DistribNet Key Types:
There will essentially be two types of keys. Map keys and data keys.
Map keys will be uniquely identified in a similar manner as freenet SSK
keys. Data keys will be identified in a similar manner as freenet's
CHK keys.
Map keys will contain the following information:
* Short Description
* Public Namespace Key
* Timestamped Index pointers
* Timestamped Data pointers
_At any given point in time_ each map key will only be associated with
one index pointer and one data pointer. Map keys can be updated by
appending a new index or data pointer to the existing list. By
default, when a map key is queried only the most recent pointer will
be returned. However, older pointers are still there and may be
retrieved by specifying a specific date. Thus, map keys may be
updated, but information is never lost or overwritten.

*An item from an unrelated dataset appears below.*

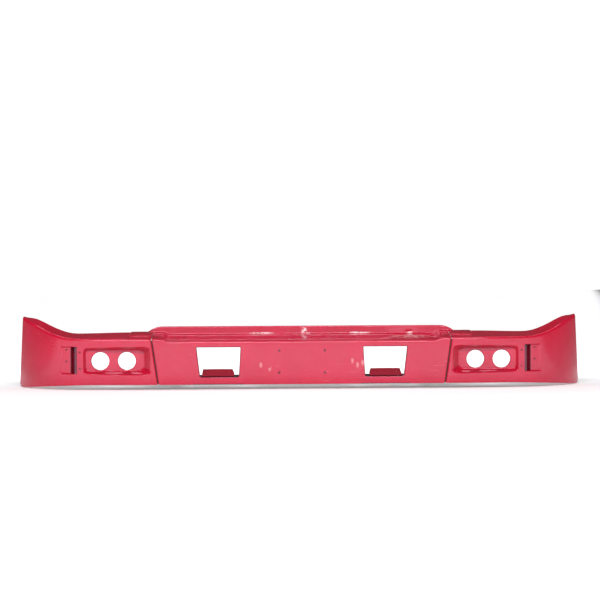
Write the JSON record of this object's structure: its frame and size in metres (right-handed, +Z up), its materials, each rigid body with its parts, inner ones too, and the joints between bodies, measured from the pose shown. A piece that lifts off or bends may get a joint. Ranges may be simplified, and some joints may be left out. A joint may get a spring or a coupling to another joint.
{
  "type": "truck front bumper",
  "caption": "Pressed sheet-steel front bumper with a recessed tread and upright lip, trapezoid apertures, round lamp holes in pockets, and wings that flare up and sweep back.",
  "frame": {"origin": "below the middle of the bumper, halfway through its depth, at the height of the wing tips' lower edge", "axes": "X runs along the bumper, the front faces -Y, +Z is up"},
  "size_m": [2.48, 0.212, 0.3116],
  "materials": {
    "red_paint": "gloss red enamel with light scuffs",
    "black_coat": "semi-matt black chassis coat",
    "zinc": "zinc-plated, dull",
    "rubber_strip": "matt"
  },
  "bodies": {
    "root": {"centre_panel": "red_paint", "upper_lip": "red_paint", "left_wing": "red_paint", "right_wing": "red_paint", "left_strap": "red_paint", "right_strap": "red_paint", "left_tongue": "red_paint", "right_tongue": "red_paint", "lower_rail": "black_coat", "upper_rail": "black_coat", "lip_ribs": "black_coat", "left_chassis_bracket": "black_coat", "right_chassis_bracket": "black_coat", "left_wing_bracket": "black_coat", "right_wing_bracket": "black_coat", "left_upper_stay": "black_coat", "right_upper_stay": "black_coat", "left_lower_stay": "black_coat", "right_lower_stay": "black_coat", "left_seam_strip": "rubber_strip", "right_seam_strip": "rubber_strip", "seam_bolts": "zinc", "seam_washers": "zinc", "seam_nuts": "zinc", "plate_nuts": "zinc", "marker_nuts": "zinc", "tongue_nuts": "zinc"}
  },
  "joints": []
}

Data keys will be very much like freenet's CHK keys except that they will
not be encrypted. Since they are not encrypted delta compression may
be used to save space.
There will not be anything like freenet's KSK keys as those proved to
be completely insure. Instead Map keys may be requested with out a
signature. If there is more than one map key by that name than a list
of keys is presented sorted by popularity. To make such a list
meaning full every public key in freenet will have a descriptive
string associated with it.
Data Key Details:
Data keys will be stored in maximum size blocks of just under 32K. If
an object is larger than 32K it will be broken down into smaller size
chunks and an index block, also with a maximum size of about 32K, will
be created so that the final object can be reassembled. If an object
is too big to be indexed by one index block the index blocks themselves
will be split up. This can be done as many times as unnecessary therefore
providing the ability to store files of arbitrary size. DistribNet
will use 64 bit integers to store the file size therefore supporting
file sizes up to 2^64-1 bytes.
Data keys will be retrieved by blocks rather than all at once. When a
client first requests a data key that is too large to fit in a block
an index block will be returned. It is then up the client to figure out
how to retrieve the individual blocks. For efficiency reasons a node
can be asked which blocks it has based on a given index block rather
than having to ask for each and every data block.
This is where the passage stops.